Sharpton seemed to acknowledge this in his very first remarks. He swayed from side to side in his three-piece suit, mimicking the cadence of his words, and his eyes flared and swept over the heads of his audience, as he declared that this election was so much bigger than Al Sharpton. “This is not about who you elect!” he barked. “This is about what you believe in! We are engaged, on the domestic front, in a nonmilitary civil war. It began with the recount in Florida, it went from there to the redistricting in Texas, it went from there to the recall here in California. From recount to the redistricting to the recall, all to reject the principles of a democratic process in this country!”

Sharpton soon settled down into the same litany of gripes we’ve heard for years. He launched into a pro forma denunciation of Republican partisan fanaticism, the Democratic Leadership Council’s betrayal of its leftist bedrock, and the Iraq invasion as “21st-century colonialism.” It was all boilerplate liberalism — you can recite it in your sleep. Then the call-backs began. “That’s right!” “Preach it!” “Thank you!” The crowd leapt to their feet for another standing O every other sentence. These weren’t your usual enervated lefty sad sacks, milling about the ash heap of history and wondering how they found themselves so isolated. There was passion in the room, an urgency that breathed life into the most prosaic remarks Sharpton made. At the foot of the stage, a dozen different amateur videographers swept the room with their camcorders and digital cameras, eager to capture history in the making.

And if the crowd lapped up Sharpton’s more facile moments, they really got going when he hit a stride. “I was in New York on September 11,” Sharpton said, calming the room before building to his next flourish. “Over three thousand people died. Bush did not go after al-Qaeda and bin Laden. This December night, we still don’t have bin Laden. Now, I grew up in the ‘hood in Brooklyn. And there’s a lotta crime. When folks break into your house, and you call the police, and the police come, you send the police after who broke in your house! You don’t send them after the guy around the corner that was friends with your daddy twenty years ago! … We cannot find bin Laden, we have not found Hussein, we have not found the weapons of mass destruction. But I’m not surprised, ’cause I can’t find the votes in Florida that made him the president anyhow!”

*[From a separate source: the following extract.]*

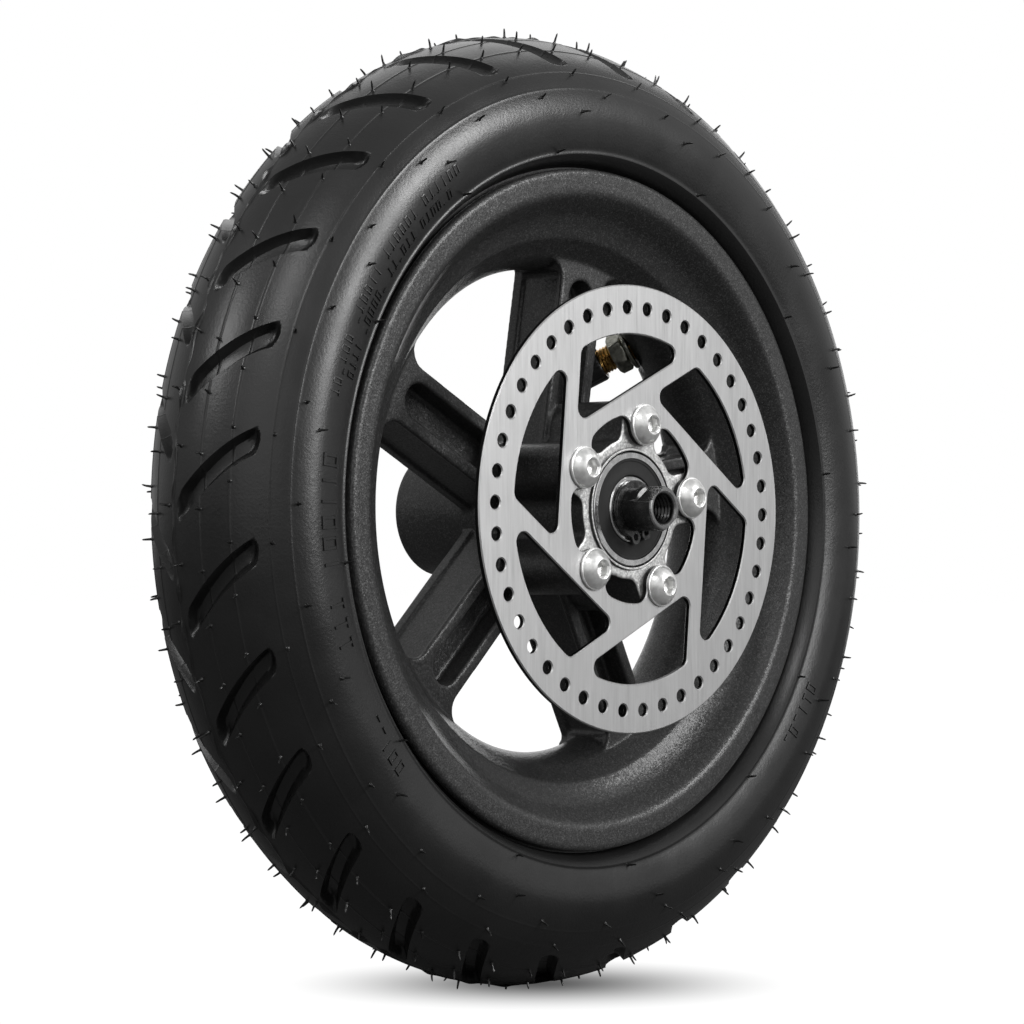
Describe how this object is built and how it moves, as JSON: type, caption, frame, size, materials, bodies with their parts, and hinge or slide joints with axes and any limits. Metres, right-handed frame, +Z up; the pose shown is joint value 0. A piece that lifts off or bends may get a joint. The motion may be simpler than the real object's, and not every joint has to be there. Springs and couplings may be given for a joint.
{
  "type": "disc-brake scooter wheel",
  "caption": "Small pneumatic scooter wheel: grooved tyre on a cast spoked rim with a drilled brake disc, turning on sealed ball bearings round a fixed axle with threaded ends.",
  "frame": {"origin": "the wheel's centre: the axle's centre line where it crosses the tyre's middle plane", "axes": "+Y along the axle, from the brake disc side to the far side; +Z up, the tyre standing on its tread at the lowest Z; +X along the ground"},
  "size_m": [0.217, 0.078, 0.217],
  "materials": {
    "tyre_rubber": "satin black moulded rubber with mould vent whiskers",
    "tube_rubber": "matt black butyl rubber",
    "powder_coat": "satin black powder coat with fine metallic sparkle on cast aluminium",
    "disc_steel": "fine brushed stainless steel",
    "bolt_steel": "satin zinc-plated steel",
    "bearing_steel": "ground and polished bearing steel",
    "cage_steel": "pressed steel",
    "seal_rubber": "matt moulded nitrile rubber",
    "axle_steel": "black oxide on turned steel",
    "turned_steel": "turned steel",
    "valve_brass": "turned brass",
    "nickel": "nickel-plated brass",
    "cap_plastic": "matt black moulded plastic"
  },
  "bodies": {
    "axle_assembly": {"axle": "axle_steel", "circlip_disc_side": "axle_steel", "circlip_far_side": "axle_steel", "spacer_tube": "turned_steel", "bearing_inner_ring_disc_side": "bearing_steel", "bearing_inner_ring_far_side": "bearing_steel"},
    "wheel": {"tyre": "tyre_rubber", "inner_tube": "tube_rubber", "wheel_casting": "powder_coat", "brake_disc": "disc_steel", "disc_bolt_1": "bolt_steel", "disc_bolt_2": "bolt_steel", "disc_bolt_3": "bolt_steel", "disc_bolt_4": "bolt_steel", "disc_bolt_5": "bolt_steel", "bearing_outer_ring_disc_side": "bearing_steel", "bearing_outer_seal_disc_side": "seal_rubber", "bearing_inner_seal_disc_side": "seal_rubber", "bearing_outer_ring_far_side": "bearing_steel", "bearing_outer_seal_far_side": "seal_rubber", "bearing_inner_seal_far_side": "seal_rubber", "valve_stem": "valve_brass", "valve_washer": "nickel", "valve_nut": "nickel", "valve_core": "valve_brass"},
    "cage_disc_side": {"bearing_cage_disc_side": "cage_steel", "ball_1_disc_side": "bearing_steel", "ball_2_disc_side": "bearing_steel", "ball_3_disc_side": "bearing_steel", "ball_4_disc_side": "bearing_steel", "ball_5_disc_side": "bearing_steel", "ball_6_disc_side": "bearing_steel", "ball_7_disc_side": "bearing_steel"},
    "cage_far_side": {"bearing_cage_far_side": "cage_steel", "ball_1_far_side": "bearing_steel", "ball_2_far_side": "bearing_steel", "ball_3_far_side": "bearing_steel", "ball_4_far_side": "bearing_steel", "ball_5_far_side": "bearing_steel", "ball_6_far_side": "bearing_steel", "ball_7_far_side": "bearing_steel"},
    "valve_cap": {"valve_cap": "cap_plastic"},
    "valve_pin": {"valve_pin": "valve_brass"}
  },
  "joints": [
    {"name": "wheel_spin", "type": "hinge", "parent": "axle_assembly", "child": "wheel", "pos_m": [0, 0, 0], "axis": [0, 1, 0], "continuous": true},
    {"name": "cage_disc_side_spin", "type": "hinge", "parent": "axle_assembly", "child": "cage_disc_side", "pos_m": [0, -0.02545, 0], "axis": [0, 1, 0], "continuous": true},
    {"name": "cage_far_side_spin", "type": "hinge", "parent": "axle_assembly", "child": "cage_far_side", "pos_m": [0, 0.027, 0], "axis": [0, 1, 0], "continuous": true},
    {"name": "valve_cap_lift", "type": "slide", "parent": "wheel", "child": "valve_cap", "axis": [-0.4686, 0.766, -0.44], "range_m": [0, 0.012]},
    {"name": "valve_pin_press", "type": "slide", "parent": "wheel", "child": "valve_pin", "axis": [0.4686, -0.766, 0.44], "range_m": [0, 0.0015], "stiffness_N_per_m": 200}
  ],
  "couplings": [
    {"joint": "cage_disc_side_spin", "follows": "wheel_spin", "ratio": 0.632},
    {"joint": "cage_far_side_spin", "follows": "wheel_spin", "ratio": 0.632}
  ]
}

The subsequent cheers didn’t spring from anything as simple as racial solidarity; fully 40 percent of the room was white, and those people shouted themselves as hoarse as anyone else. This was Oakland’s version of Angry Liberalism, the great wave of indignation that seems to define this election season. Ever since the Dukakis debacle, the Democrats have hewed to Clinton’s strategy of appealing to centrist soccer moms and capturing just enough battleground states to squeak by. But the years of triangulation and Democratic civility are over, at least for now. From Howard Dean’s momentum to the new lefty radio network that seeks to replicate Rush Limbaugh’s bomb-throwing, liberals everywhere are venting their spleen and vowing to fight as dirty as they claim right-wingers do. And even Hussein’s capture will do nothing to diminish this anger.

In a way, Sharpton’s very marginalization worked in his favor that night. He may not be taken seriously by the chattering classes, but this crowd — the teeming masses of Bay Area progressives, who have accumulated a litany of grievances over the years — feels just as marginalized as he does. They identify with Sharpton’s unhappy role as the butt of Beltway jokes, but they’re sick of laughing politely. It may not be smart politics; November is a long way off, and anger has not won a national election any time in recent memory. And many in this room will not cast their lot with Sharpton come election day. But tonight, they were his soldiers.

“My effort is to take those who have been ignored and marginalized!” Sharpton thundered as he drew to a conclusion. “Where they come to us for our vote, but don’t wanna deal with our issues! Where they treated us like mistresses, that they can have fun with us but they can’t take us home to mom and dad! In 2004, we either gonna get married, or we gonna find somebody else to run with!”

After a few more choice words, Sharpton had to run. He was late for a plane bound for Cincinnati, where he hoped to insert himself into the latest police brutality scandal, so he couldn’t stick around to press the flesh. But no one seemed to mind; in fact, they seemed giddy that a presidential candidate had at least shown up in Oakland, if only for ninety minutes. Besides, they had enough anger to sustain themselves without Sharpton. As the crowd wandered into the parking lot, Steve Wilkinson, a tall black man and financial adviser for thirty years, stood in the lobby and talked with a friend after the speech. They spoke of the conflict in Palestine, the power of the Israeli lobby, and of being “treated like shit” by cops like the ones in Cincinnati. When asked what Sharpton didn’t say that he should have, Wilkinson’s response was startling. “I would like to see the Democrats really start being more aggressive in attacking the current administration,” he said. “Talk about stuff like impeaching Cheney for all the crimes he committed. ‘Cause there’s enough evidence that’s proven that he’s committed atrocious crimes. Especially if you impeach a president for having oral sex, right? You’re gonna impeach a president for having oral sex, but you’re not gonna impeach somebody who lied about intelligence information to the president in order to start a war?”

Financial advisers for impeachment — it sounds like a new K Street lobby. Five years hence, the lefties may have gone back to sleep, and the Dems may have returned to courting soccer moms and NASCAR dads. But right now, this is Al Sharpton’s moment in the sun.